Stated task ::
Beneath this instruction is a block of data; output from it exactly the lines that run from the one containing "faults = problems()" through the one containing "if empty is", inclusive.

Scripts that build objects ::

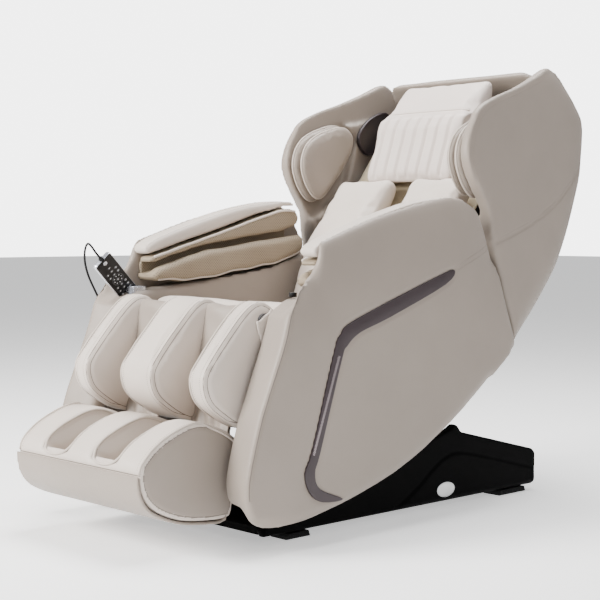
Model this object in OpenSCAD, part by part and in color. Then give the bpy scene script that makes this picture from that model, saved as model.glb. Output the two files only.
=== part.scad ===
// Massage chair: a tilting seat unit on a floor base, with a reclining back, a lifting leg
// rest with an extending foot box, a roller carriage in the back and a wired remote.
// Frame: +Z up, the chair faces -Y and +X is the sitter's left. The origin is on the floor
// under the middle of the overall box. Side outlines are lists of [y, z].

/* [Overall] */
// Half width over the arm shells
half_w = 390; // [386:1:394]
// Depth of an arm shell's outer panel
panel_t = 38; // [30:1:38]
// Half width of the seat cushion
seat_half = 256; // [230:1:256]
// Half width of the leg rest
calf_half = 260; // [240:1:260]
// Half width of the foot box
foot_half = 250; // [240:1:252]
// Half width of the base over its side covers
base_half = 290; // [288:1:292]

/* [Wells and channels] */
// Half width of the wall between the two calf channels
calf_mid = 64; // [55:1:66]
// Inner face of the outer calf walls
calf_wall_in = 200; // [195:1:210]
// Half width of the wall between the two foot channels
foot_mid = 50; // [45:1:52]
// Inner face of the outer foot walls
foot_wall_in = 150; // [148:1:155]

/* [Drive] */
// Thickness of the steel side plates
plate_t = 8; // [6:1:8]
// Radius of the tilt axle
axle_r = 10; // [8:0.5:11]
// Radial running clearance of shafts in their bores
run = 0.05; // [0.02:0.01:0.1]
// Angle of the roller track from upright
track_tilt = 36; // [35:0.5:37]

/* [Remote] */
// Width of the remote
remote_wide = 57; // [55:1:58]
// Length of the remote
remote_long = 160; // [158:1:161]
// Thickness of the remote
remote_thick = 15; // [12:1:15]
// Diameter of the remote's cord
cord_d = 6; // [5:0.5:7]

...

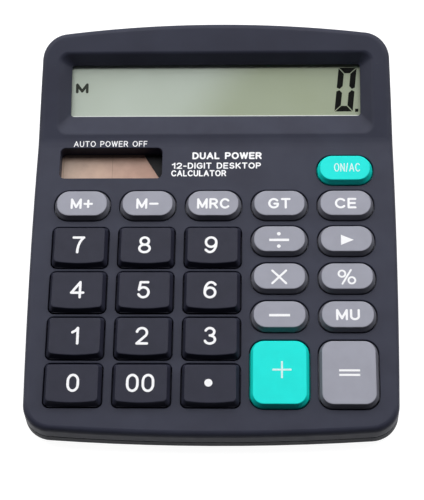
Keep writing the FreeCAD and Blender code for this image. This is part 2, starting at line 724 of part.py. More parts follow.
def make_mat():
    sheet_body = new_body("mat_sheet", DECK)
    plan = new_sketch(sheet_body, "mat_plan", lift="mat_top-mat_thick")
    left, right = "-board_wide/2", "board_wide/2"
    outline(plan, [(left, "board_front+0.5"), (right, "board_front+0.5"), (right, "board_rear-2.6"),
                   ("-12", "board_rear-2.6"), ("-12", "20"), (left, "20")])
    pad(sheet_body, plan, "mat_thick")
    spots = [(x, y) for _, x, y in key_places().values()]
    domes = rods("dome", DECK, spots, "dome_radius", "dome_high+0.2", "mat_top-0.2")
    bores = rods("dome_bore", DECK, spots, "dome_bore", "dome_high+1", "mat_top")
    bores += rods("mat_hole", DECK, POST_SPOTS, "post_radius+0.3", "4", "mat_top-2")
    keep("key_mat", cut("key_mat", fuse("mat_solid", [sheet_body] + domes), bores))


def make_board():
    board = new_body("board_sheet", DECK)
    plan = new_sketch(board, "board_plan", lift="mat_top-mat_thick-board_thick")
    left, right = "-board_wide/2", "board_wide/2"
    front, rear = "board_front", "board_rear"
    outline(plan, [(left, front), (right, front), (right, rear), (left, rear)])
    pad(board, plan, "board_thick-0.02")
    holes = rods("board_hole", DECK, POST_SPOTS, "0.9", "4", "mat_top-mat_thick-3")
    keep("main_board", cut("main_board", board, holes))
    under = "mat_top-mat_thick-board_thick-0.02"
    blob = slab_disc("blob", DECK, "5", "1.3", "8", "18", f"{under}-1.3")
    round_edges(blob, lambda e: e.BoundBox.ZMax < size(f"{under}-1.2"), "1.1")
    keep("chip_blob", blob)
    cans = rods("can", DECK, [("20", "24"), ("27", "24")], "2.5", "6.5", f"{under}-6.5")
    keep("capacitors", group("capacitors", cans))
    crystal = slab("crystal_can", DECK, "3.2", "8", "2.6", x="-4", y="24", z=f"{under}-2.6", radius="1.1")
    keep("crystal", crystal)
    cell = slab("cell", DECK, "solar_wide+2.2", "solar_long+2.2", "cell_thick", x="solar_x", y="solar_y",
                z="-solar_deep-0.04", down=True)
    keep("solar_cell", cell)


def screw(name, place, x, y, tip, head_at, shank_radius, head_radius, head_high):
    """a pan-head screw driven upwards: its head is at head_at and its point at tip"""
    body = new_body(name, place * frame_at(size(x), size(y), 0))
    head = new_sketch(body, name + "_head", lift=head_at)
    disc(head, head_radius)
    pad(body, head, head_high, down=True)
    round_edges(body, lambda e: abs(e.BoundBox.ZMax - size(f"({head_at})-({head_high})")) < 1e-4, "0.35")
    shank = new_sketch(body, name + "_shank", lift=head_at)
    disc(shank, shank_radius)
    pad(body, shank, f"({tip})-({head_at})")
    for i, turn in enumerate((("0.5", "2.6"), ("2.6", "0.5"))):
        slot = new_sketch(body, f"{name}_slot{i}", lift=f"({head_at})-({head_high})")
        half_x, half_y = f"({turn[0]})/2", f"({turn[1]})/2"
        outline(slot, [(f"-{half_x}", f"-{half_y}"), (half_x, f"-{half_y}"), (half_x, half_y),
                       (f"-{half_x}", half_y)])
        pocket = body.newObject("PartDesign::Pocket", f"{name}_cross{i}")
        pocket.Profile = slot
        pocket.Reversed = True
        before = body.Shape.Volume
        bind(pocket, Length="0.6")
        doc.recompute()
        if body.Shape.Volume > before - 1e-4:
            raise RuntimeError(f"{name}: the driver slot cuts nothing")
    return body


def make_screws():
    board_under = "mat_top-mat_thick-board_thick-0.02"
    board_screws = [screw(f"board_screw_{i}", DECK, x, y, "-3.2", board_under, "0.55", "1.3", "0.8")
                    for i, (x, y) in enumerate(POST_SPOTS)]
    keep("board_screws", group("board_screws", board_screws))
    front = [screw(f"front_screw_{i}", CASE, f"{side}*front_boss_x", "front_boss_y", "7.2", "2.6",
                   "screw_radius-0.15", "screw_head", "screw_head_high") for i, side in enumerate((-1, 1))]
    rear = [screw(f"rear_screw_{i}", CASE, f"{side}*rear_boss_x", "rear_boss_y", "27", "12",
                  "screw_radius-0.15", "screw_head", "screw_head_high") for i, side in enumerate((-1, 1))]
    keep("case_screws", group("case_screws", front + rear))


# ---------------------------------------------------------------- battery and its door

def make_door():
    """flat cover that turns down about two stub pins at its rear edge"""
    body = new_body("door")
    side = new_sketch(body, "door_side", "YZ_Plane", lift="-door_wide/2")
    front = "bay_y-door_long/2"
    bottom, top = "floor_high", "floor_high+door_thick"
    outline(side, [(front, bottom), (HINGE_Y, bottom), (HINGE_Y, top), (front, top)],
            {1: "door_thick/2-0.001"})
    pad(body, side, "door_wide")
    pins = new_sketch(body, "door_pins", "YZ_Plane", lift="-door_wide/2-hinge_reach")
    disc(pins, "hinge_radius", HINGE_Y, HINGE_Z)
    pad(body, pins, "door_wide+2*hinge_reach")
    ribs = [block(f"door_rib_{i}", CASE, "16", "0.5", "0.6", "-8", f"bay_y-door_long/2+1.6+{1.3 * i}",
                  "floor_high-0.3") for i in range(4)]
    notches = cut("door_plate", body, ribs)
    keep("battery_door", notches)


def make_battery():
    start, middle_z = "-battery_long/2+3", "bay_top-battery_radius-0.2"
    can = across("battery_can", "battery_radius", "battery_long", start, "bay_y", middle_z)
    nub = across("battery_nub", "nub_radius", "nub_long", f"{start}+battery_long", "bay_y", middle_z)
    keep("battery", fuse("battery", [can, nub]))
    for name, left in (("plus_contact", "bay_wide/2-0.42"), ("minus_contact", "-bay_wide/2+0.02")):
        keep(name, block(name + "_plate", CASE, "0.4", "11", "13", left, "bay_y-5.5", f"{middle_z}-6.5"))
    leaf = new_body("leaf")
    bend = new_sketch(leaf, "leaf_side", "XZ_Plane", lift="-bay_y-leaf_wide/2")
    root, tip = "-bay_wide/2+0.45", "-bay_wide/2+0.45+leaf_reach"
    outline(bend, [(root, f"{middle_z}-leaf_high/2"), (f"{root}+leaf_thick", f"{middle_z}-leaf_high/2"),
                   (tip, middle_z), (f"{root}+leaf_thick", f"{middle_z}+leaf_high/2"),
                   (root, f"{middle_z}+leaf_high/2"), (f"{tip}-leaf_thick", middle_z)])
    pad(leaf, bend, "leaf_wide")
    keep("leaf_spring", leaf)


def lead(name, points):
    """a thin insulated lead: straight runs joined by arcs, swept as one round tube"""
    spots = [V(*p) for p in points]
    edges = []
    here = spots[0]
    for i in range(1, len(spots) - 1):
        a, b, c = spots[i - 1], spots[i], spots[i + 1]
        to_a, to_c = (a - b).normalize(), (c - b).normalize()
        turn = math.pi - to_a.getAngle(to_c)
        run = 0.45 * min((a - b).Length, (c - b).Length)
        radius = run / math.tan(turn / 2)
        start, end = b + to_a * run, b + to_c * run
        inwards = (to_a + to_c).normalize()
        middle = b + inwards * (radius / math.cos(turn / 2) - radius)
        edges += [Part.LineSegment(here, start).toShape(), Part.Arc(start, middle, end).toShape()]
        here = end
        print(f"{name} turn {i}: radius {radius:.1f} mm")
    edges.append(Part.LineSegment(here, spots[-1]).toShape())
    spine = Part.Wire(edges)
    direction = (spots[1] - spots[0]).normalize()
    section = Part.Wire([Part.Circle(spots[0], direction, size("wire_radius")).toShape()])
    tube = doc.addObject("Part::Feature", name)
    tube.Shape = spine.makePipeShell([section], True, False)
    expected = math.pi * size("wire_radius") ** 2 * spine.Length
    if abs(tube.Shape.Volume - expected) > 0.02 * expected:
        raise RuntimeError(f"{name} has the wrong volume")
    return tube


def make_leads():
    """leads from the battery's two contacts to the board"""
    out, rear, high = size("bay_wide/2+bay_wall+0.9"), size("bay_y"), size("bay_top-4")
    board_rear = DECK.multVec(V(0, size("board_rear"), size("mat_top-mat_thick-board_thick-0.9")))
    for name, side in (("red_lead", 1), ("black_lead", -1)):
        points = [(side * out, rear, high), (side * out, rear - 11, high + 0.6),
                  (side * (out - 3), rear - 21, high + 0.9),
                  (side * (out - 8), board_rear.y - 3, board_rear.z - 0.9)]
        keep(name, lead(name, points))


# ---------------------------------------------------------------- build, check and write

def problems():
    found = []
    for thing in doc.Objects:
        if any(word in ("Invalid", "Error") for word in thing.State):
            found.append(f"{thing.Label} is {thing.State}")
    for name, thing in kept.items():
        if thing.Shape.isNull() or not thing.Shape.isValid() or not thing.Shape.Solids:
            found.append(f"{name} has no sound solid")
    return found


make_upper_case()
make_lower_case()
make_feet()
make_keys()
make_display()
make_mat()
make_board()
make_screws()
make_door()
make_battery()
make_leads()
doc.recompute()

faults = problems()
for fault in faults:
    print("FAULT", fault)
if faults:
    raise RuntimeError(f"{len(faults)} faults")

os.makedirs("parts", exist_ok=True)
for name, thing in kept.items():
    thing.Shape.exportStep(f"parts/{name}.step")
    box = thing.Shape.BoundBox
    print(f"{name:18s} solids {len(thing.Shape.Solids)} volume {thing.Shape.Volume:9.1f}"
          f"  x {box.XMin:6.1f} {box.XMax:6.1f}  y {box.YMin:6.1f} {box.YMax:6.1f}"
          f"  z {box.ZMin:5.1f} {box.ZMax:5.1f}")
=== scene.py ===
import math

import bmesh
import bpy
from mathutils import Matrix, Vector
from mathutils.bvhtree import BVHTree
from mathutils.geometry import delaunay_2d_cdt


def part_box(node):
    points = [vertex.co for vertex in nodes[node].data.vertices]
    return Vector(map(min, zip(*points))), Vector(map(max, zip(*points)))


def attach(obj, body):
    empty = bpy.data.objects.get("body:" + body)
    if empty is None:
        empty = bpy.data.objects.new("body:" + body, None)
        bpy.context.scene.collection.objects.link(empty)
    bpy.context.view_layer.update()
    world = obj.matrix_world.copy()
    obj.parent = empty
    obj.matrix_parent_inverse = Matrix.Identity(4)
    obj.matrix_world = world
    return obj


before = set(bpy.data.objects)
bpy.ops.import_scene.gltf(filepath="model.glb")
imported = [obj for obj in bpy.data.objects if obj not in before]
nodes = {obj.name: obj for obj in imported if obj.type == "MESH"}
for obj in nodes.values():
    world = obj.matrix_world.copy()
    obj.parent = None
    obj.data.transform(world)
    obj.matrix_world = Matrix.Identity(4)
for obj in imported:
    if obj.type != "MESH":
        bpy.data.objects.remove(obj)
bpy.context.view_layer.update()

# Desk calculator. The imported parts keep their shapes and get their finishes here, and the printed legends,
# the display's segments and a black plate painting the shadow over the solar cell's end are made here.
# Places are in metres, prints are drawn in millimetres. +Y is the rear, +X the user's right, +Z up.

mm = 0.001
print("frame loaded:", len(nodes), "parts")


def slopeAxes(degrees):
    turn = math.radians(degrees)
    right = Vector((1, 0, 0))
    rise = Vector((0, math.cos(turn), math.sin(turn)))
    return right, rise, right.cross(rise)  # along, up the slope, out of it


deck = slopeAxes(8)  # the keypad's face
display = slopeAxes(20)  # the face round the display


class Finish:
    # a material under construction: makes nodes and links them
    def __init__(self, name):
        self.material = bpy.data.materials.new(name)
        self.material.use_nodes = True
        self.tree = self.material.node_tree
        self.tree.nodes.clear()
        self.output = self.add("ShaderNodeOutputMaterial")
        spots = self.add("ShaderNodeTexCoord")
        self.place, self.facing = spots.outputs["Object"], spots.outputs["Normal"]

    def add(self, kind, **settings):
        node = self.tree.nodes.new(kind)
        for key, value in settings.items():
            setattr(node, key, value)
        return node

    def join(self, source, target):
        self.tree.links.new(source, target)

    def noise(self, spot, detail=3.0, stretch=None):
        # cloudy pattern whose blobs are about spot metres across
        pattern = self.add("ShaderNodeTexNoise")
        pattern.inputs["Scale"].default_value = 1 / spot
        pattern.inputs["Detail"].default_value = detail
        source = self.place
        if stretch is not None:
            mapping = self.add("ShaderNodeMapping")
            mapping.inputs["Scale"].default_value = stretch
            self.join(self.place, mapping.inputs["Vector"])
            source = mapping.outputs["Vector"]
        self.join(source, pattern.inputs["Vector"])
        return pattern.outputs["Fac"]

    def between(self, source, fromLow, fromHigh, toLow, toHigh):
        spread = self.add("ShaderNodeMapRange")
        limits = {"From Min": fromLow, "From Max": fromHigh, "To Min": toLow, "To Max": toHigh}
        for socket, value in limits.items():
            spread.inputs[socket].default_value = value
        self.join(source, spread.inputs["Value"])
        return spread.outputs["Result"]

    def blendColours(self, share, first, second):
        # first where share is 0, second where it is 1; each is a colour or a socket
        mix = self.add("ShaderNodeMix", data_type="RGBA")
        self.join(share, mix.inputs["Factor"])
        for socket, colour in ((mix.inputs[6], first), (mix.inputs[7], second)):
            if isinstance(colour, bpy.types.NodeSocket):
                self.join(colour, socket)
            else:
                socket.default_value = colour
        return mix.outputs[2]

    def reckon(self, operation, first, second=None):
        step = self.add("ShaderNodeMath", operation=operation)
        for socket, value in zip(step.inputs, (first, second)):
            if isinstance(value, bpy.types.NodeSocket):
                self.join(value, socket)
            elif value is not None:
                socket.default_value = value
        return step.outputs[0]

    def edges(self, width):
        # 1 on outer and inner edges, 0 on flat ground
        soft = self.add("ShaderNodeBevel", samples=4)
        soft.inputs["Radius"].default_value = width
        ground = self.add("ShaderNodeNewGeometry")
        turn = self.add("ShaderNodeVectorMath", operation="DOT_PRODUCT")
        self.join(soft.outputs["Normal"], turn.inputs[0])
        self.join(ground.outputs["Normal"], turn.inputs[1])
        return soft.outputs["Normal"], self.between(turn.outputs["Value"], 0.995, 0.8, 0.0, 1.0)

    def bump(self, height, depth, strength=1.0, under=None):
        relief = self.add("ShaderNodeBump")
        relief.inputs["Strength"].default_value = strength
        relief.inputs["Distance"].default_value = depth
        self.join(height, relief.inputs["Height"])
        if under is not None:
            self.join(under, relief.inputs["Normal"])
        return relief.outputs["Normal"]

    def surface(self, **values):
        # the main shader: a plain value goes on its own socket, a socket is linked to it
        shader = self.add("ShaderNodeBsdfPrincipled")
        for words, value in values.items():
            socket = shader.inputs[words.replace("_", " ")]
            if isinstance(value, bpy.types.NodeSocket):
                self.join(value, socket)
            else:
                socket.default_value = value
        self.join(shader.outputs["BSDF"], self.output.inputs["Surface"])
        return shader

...

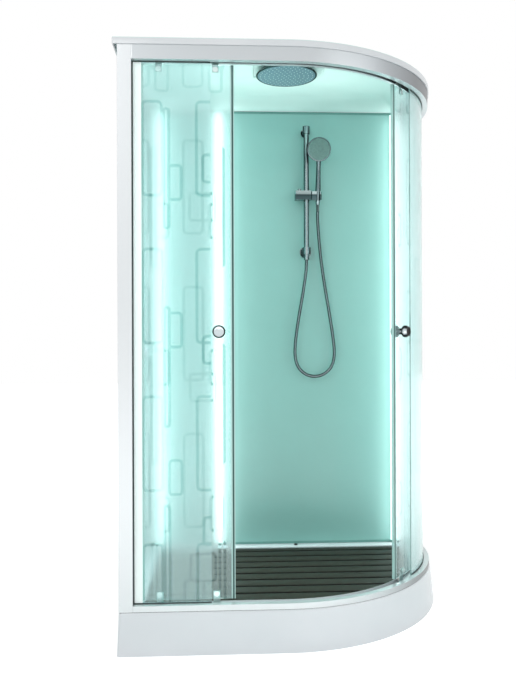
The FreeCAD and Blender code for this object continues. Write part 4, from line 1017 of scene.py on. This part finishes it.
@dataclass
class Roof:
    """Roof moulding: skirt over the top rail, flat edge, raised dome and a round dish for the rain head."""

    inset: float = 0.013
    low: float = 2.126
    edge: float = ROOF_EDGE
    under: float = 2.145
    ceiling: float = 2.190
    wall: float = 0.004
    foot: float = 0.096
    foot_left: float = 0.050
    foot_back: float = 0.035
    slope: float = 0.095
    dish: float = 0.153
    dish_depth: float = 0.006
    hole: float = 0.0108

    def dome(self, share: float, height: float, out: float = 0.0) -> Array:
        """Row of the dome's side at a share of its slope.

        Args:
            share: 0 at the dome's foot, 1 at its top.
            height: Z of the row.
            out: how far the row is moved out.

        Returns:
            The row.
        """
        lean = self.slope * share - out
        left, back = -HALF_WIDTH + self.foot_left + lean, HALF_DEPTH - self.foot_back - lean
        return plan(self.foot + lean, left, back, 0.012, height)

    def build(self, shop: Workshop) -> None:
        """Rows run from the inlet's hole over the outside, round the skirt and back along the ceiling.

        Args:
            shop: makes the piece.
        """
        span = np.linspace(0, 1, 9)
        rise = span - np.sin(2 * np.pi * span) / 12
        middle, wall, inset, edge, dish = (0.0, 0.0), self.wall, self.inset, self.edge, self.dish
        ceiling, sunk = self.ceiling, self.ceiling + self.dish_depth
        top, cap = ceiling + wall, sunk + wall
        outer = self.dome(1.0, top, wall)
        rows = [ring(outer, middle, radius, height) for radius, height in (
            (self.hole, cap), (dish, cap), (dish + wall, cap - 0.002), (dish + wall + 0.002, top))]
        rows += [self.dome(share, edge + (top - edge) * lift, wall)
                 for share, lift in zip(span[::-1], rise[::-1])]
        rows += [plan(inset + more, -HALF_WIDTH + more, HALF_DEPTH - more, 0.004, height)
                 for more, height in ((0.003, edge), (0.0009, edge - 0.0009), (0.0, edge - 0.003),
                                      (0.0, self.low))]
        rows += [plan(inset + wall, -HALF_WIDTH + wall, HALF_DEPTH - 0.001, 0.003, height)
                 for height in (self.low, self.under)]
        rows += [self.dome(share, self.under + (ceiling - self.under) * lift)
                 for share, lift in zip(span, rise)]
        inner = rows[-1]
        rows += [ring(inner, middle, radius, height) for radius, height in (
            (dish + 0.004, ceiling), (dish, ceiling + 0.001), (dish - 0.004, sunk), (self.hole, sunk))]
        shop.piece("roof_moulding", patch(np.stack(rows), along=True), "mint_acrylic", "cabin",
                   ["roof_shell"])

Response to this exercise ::
faults = problems()
for fault in faults:
    print("FAULT", fault)
if faults:
    raise RuntimeError(f"{len(faults)} faults")

os.makedirs("parts", exist_ok=True)
for name, thing in kept.items():
    thing.Shape.exportStep(f"parts/{name}.step")
    box = thing.Shape.BoundBox
    print(f"{name:18s} solids {len(thing.Shape.Solids)} volume {thing.Shape.Volume:9.1f}"
          f"  x {box.XMin:6.1f} {box.XMax:6.1f}  y {box.YMin:6.1f} {box.YMax:6.1f}"
          f"  z {box.ZMin:5.1f} {box.ZMax:5.1f}")
=== scene.py ===
import math

import bmesh
import bpy
from mathutils import Matrix, Vector
from mathutils.bvhtree import BVHTree
from mathutils.geometry import delaunay_2d_cdt


def part_box(node):
    points = [vertex.co for vertex in nodes[node].data.vertices]
    return Vector(map(min, zip(*points))), Vector(map(max, zip(*points)))


def attach(obj, body):
    empty = bpy.data.objects.get("body:" + body)
    if empty is None:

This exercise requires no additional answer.